Breton told a press conference that “this is not against anyone”.

“This is not against any continent, country or whatever, it is for us in Europe. We are working for the general interest of our fellow citizens.”

But officials privately admit that China is the pressing focus of a policy that was launched during a speech by European Commission President Ursula von der Leyen in March about the threat posed by Beijing.

Other, more immediately adversarial actors such as Russia and North Korea do not have ready access to EU technology, nor does it flow quite as freely to Iran as it does to China.

However, it is believed that the focus on China – though subtle – will make it even more difficult to convince an already sceptical group of prominent member states that de-risking is necessary.


Eventually, curbs could be placed on exports or investments made by European firms in hi-tech sub-sectors identified as high risk. The policy could also lead to the deployment of EU funds to bolster industries seen to be under threat.

Agathe Demarais, an expert on geoeconomics at the European Council on Foreign Relations, described the list as a “key signal of the bloc’s willingness and ability to pursue efforts to de-risk from China”.

“It provides concrete insights into the EU’s thinking about what the risk of doing business with China really is – a key question for the EU to answer before initiating any risk mitigation efforts,” she said, adding that the narrow list reiterates Brussels’ stance “that it is willing to de-risk, not decouple, from China”.

Six more technologies are in line for investigation next spring. They are advanced connectivity, navigation and digital technology - including internet of things and distributed ledger technology mostly associated with blockchain - advanced sensing technology, space and propulsion technology, energy technology, robotics, and advanced materials.

However efforts to compile the list have been beset by internal haggling between the commission’s pro-trade and protectionist factions, sources said.

There are disagreements on how much control the EU should assert over private companies, but also fears that opening the coffers for state aid would be a lopsided move to benefit the big players among member states, including France and Germany.

The European Commission will now conduct risk assessments with its 27 member states to see how and where they are exposed when it comes to technological security and leakages in critical technologies.

It hopes to conclude this by the end of the year, but insiders said that the timeline was “extremely optimistic” given the complexity of the technologies at hand – as well as the expected resistance from member states.

While member states have loosely thrown their rhetorical support behind a plan to “de-risk” ties with China, there is little coherence on how exactly to do so.

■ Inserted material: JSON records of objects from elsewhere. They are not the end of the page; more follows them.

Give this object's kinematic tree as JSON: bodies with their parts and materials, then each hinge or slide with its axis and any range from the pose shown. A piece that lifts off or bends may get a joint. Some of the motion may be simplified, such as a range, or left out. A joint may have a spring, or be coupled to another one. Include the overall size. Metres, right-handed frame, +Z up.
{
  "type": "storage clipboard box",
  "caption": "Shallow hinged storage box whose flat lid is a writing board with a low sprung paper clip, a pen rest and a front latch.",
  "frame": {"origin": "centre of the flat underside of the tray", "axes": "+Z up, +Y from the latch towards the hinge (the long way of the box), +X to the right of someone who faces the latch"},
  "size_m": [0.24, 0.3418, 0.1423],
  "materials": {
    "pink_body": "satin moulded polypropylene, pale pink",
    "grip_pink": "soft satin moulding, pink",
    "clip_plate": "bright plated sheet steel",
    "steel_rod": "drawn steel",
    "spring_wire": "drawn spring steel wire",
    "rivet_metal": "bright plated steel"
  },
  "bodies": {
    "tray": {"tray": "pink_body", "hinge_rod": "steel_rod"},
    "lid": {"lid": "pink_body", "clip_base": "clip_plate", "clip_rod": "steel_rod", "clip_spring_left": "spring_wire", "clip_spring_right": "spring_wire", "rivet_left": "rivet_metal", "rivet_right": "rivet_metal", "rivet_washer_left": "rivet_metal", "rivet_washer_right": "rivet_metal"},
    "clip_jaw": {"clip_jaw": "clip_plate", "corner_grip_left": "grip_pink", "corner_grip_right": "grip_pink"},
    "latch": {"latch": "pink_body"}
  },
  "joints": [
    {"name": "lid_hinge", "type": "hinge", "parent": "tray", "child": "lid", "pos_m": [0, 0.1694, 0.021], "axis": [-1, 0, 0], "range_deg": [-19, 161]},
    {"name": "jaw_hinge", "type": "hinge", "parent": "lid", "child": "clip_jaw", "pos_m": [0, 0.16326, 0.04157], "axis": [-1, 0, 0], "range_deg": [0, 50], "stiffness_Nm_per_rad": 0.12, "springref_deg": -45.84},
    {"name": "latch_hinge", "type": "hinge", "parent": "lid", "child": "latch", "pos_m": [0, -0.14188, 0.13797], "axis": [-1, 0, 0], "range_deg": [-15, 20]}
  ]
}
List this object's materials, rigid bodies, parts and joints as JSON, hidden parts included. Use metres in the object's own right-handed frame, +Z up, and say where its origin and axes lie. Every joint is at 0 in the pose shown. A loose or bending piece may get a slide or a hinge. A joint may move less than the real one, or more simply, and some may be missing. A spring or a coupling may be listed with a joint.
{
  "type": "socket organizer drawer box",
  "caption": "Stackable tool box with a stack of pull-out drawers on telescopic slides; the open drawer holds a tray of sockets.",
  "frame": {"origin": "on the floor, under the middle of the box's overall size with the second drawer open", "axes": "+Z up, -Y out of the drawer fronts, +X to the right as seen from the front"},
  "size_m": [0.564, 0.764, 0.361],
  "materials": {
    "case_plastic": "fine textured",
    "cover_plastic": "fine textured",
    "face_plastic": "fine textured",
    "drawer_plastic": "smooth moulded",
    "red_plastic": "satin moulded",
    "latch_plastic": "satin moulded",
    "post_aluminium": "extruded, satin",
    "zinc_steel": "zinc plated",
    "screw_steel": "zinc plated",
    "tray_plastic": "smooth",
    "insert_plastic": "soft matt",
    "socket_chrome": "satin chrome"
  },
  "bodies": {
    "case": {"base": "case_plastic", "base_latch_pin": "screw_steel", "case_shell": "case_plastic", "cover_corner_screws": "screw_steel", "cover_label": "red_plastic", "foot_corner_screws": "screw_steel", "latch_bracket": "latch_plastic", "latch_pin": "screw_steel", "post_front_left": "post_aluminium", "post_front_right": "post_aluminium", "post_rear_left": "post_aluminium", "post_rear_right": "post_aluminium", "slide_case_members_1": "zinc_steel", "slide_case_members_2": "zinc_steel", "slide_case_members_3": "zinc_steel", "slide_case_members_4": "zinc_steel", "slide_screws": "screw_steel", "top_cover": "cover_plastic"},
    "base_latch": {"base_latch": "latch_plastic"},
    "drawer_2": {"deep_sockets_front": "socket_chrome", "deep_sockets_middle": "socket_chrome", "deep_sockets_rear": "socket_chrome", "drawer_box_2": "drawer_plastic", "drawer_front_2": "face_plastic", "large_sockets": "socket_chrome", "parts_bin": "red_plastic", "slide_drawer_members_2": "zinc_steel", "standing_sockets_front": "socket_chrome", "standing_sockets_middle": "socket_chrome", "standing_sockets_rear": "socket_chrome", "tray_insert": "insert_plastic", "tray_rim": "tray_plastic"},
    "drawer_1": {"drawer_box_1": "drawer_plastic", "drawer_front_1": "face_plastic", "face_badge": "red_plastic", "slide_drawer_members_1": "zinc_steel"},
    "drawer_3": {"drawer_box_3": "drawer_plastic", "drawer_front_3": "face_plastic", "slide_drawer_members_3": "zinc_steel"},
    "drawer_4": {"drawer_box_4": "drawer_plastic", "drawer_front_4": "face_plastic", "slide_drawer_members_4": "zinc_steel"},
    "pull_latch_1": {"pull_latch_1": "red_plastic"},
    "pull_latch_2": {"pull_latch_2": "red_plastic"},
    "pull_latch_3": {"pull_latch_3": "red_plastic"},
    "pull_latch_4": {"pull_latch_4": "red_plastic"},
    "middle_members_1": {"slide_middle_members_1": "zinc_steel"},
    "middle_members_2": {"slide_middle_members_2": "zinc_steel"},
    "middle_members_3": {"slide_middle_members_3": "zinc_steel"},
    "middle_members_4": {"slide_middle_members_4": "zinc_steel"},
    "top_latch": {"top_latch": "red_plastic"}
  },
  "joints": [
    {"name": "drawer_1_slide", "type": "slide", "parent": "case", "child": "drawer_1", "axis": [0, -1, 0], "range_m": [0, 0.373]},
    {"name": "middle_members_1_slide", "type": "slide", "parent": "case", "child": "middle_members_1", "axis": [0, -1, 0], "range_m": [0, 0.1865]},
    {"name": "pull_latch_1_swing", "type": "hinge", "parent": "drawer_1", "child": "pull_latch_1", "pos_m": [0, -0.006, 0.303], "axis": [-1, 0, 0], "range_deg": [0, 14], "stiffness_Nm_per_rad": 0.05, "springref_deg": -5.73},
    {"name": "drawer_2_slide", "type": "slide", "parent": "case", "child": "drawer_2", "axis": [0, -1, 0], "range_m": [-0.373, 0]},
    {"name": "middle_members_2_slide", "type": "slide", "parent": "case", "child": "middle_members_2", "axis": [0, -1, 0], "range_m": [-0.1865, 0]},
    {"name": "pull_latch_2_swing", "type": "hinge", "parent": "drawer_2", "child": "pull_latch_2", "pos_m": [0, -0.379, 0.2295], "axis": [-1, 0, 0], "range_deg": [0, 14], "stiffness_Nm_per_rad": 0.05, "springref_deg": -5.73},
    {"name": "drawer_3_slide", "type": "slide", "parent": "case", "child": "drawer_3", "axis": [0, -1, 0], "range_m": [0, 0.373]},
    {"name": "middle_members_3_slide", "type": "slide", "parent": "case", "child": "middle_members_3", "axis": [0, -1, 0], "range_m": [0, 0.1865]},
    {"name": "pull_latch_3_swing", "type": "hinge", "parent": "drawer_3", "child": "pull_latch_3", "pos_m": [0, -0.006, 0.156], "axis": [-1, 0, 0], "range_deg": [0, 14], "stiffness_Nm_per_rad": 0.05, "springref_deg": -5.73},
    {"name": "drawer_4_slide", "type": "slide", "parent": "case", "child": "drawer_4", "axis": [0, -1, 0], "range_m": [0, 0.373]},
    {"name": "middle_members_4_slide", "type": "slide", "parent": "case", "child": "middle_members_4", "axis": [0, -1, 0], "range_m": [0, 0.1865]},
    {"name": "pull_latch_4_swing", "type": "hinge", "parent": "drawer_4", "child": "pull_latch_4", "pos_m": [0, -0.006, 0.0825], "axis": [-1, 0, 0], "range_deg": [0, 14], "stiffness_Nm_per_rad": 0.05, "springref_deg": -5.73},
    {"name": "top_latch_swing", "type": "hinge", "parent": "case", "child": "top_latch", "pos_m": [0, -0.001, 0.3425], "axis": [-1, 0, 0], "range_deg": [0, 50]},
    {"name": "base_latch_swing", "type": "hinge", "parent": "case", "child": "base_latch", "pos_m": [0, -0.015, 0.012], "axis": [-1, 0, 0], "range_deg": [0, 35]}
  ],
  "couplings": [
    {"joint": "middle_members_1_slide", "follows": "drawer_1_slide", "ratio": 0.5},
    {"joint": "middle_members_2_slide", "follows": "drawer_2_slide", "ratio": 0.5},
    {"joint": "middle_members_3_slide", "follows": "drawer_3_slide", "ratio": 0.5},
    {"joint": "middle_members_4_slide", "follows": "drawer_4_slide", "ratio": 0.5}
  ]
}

France, for instance, has pushed for an investigation into Chinese subsidies of electric vehicles, announced by the EU last month, but Germany opposes it.

Asked at a Berlin forum last week about the risk of a trade war emanating from the probe, German Chancellor Olaf Scholz replied: “Obviously this will not happen.”

China, meanwhile, has repeatedly warned that de-risking is a euphemism for decoupling.

On a trip to Beijing last month, trade chief Valdis Dombrovskis emphasised that the bloc wants to maintain strong business ties with China, but made clear that the nature of these relations must change.

In private meetings, Chinese interlocutors appeared more concerned about 5G bans and the electric vehicle investigation than economic security, according to people familiar with the trip.

Also on Tuesday, the European Parliament approved the adoption of an “anti-coercion instrument”, a powerful trade weapon that would allow Brussels to slap tariffs, quotas, export controls, or market freezes on countries seen to be engaged in economic bullying.

The vote passed by a landslide, with a series of lawmakers taking the floor to state that the tool would have been useful to counteract China’s perceived economic coercion of Lithuania in 2021.

Lithuanian exporters found themselves frozen out of the Chinese market after the Baltic country welcomed the opening of a controversially named Taiwanese government office in the capital Vilnius.

Marketa Gregorova, a Czech member of the European Parliament, said the instrument was a “direct response to Chinese threats and coercion of Lithuania, a member state, when they dared to call their Taiwanese embassy Taiwanese”.